The owner of catalogue retailer Argos pulled the plug on its shareholder dividend today after revealing a 60 per cent plunge in annual profits.
Home Retail Group's decision to cut the payout - described as "pretty brutal" by one City analyst - triggered a further 12 per cent slump in shares of the beleaguered retail chain, which also owns Homebase.
The board said trading conditions, which caused a 20 per cent decline in the market for consumer electronics in the year, contributed to the removal of the full-year dividend as it looks to focus resources on its turnaround.
Profits for the group were £90.2 million in the year to February 25, which compares with £426 million in the 2008 financial year. Argos has dropped to £94.2 million from £376.2 million over the same period.
The results have fuelled speculation over whether Home Retail plans to cull any of its estate of 748 Argos shops and 341 Homebase outlets.
The chain has brought in consultants OC&C to help new managing director John Walden assess the Argos business but insisted that widespread store closures were not planned, given there were just seven loss-making Argos stores.
Philip Dorgan, an analyst at Panmure Gordon, said Home Retail needed to be "much more radical if it is to survive in an online world" and Argos would need a "significant store closure programme".
The group said around 230 Argos store leases were up for renewal in the next five years, meaning they could be relocated or closed, while 10 would close this year.

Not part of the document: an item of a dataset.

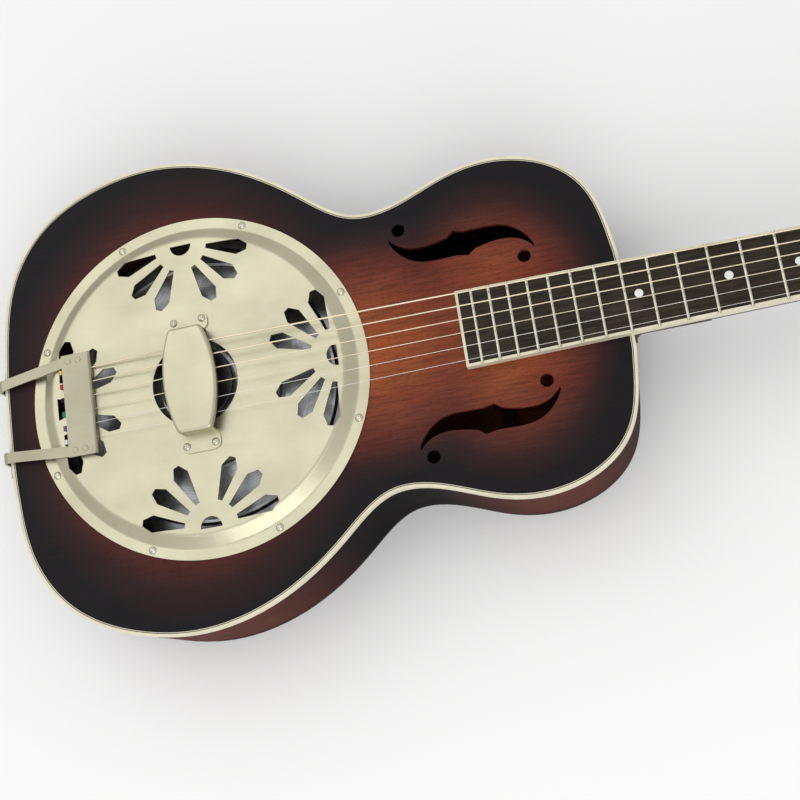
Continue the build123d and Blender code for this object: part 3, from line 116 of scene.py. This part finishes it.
class Shader:
    """A material's node tree with short calls for the nodes used here."""

    def __init__(self, name):
        self.material = bpy.data.materials.new(name)
        self.material.use_nodes = True
        self.tree = self.material.node_tree
        self.shader = self.tree.nodes["Principled BSDF"]
        self.place = self.tree.nodes.new("ShaderNodeTexCoord").outputs["Object"]

    def node(self, kind, inputs=(), **settings):
        made = self.tree.nodes.new(kind)
        for key, value in settings.items():
            setattr(made, key, value)
        for key, value in dict(inputs).items():
            self.link(value, made.inputs[key])
        return made

    def link(self, value, socket):
        if isinstance(value, bpy.types.NodeSocket):
            self.tree.links.new(value, socket)
        else:
            socket.default_value = value

    def set(self, **values):
        for key, value in values.items():
            self.link(value, self.shader.inputs[key.replace("_", " ")])

    def math(self, kind, a, b=0.0):
        return self.node("ShaderNodeMath", {0: a, 1: b}, operation=kind).outputs[0]

    def stretch(self, scale, source=None):
        made = self.node("ShaderNodeMapping", {"Vector": source or self.place, "Scale": scale})
        return made.outputs[0]

    def noise(self, vector, scale, detail=4.0, rough=0.55, distortion=0.0):
        made = self.node("ShaderNodeTexNoise", {
            "Vector": vector, "Scale": scale, "Detail": detail, "Roughness": rough,
            "Distortion": distortion})
        return made.outputs["Fac"]

    def ramp(self, value, stops):
        made = self.node("ShaderNodeValToRGB", {"Fac": value})
        band = made.color_ramp
        while len(band.elements) < len(stops):
            band.elements.new(0.5)
        for element, (at, colour) in zip(band.elements, stops):
            element.position = at
            element.color = (*colour, 1.0)
        return made.outputs["Color"]

    def span(self, value, low, high, to_low=0.0, to_high=1.0):
        made = self.node("ShaderNodeMapRange", {
            "Value": value, "From Min": low, "From Max": high, "To Min": to_low,
            "To Max": to_high})
        return made.outputs[0]

    def mix(self, factor, a, b, kind="MIX"):
        made = self.node("ShaderNodeMix", data_type="RGBA", blend_type=kind)
        self.link(factor, made.inputs["Factor"])
        for value, socket in ((a, made.inputs[6]), (b, made.inputs[7])):
            self.link(value if isinstance(value, bpy.types.NodeSocket) else (*value, 1.0), socket)
        return made.outputs[2]

    def bump(self, height, strength, distance):
        made = self.node("ShaderNodeBump", {
            "Height": height, "Strength": strength, "Distance": distance})
        self.link(made.outputs[0], self.shader.inputs["Normal"])

    def axes(self):
        split = self.node("ShaderNodeSeparateXYZ", {"Vector": self.place})
        return split.outputs

    def hypot(self, a, b):
        squares = self.math("ADD", self.math("MULTIPLY", a, a), self.math("MULTIPLY", b, b))
        return self.math("SQRT", squares)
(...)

In a further shift of focus towards the internet, the group plans to launch a revamped Argos website ahead of Christmas.
It will also boost its product offering, with 24,000 lines available in its spring/summer catalogue and an additional 9,000 online-only products.
Meanwhile, Home Retail said a programme to refurbish its Argos store network was "progressing well", with a further 200 stores revamped during the period.
The group stressed that stores remained a "key component" of the Argos model, with collections on internet orders meaning nearly 90 per cent of all Argos sales involved shops in some way.
The group said multi-channel sales now made up 48 per cent of total sales at Argos, with 39 per cent from online, and mobile shopping accounting for 6 per cent.
The majority of Argos's 7.7 per cent decline in sales to £3.8 billion was down to the consumer electronics market, particularly televisions and video games, although laptops and tablets, such as Apple's iPad, continued to grow.
Nick Bubb, independent retail analyst, said it had been "another disastrous year for Argos" and scrapping the final dividend was "pretty brutal".
He was also disappointed at the lack of detail on future store plans.
Freddie George, analyst at Seymour Pierce Research, said: "We remain concerned that the decline in profits is structural and set to continue."
He added that Mr Walden would have to "adopt a restructuring programme reducing the number of stores", which would hit the company's strong balance sheet.
Homebase saw its like-for-like sales drop 2 per cent in the year, while operating profits plunged 50% to £22.8 million in the same period.
Big ticket sales such as new kitchens and bathrooms were lower at Homebase, the group said, as consumers continued to rein in spending.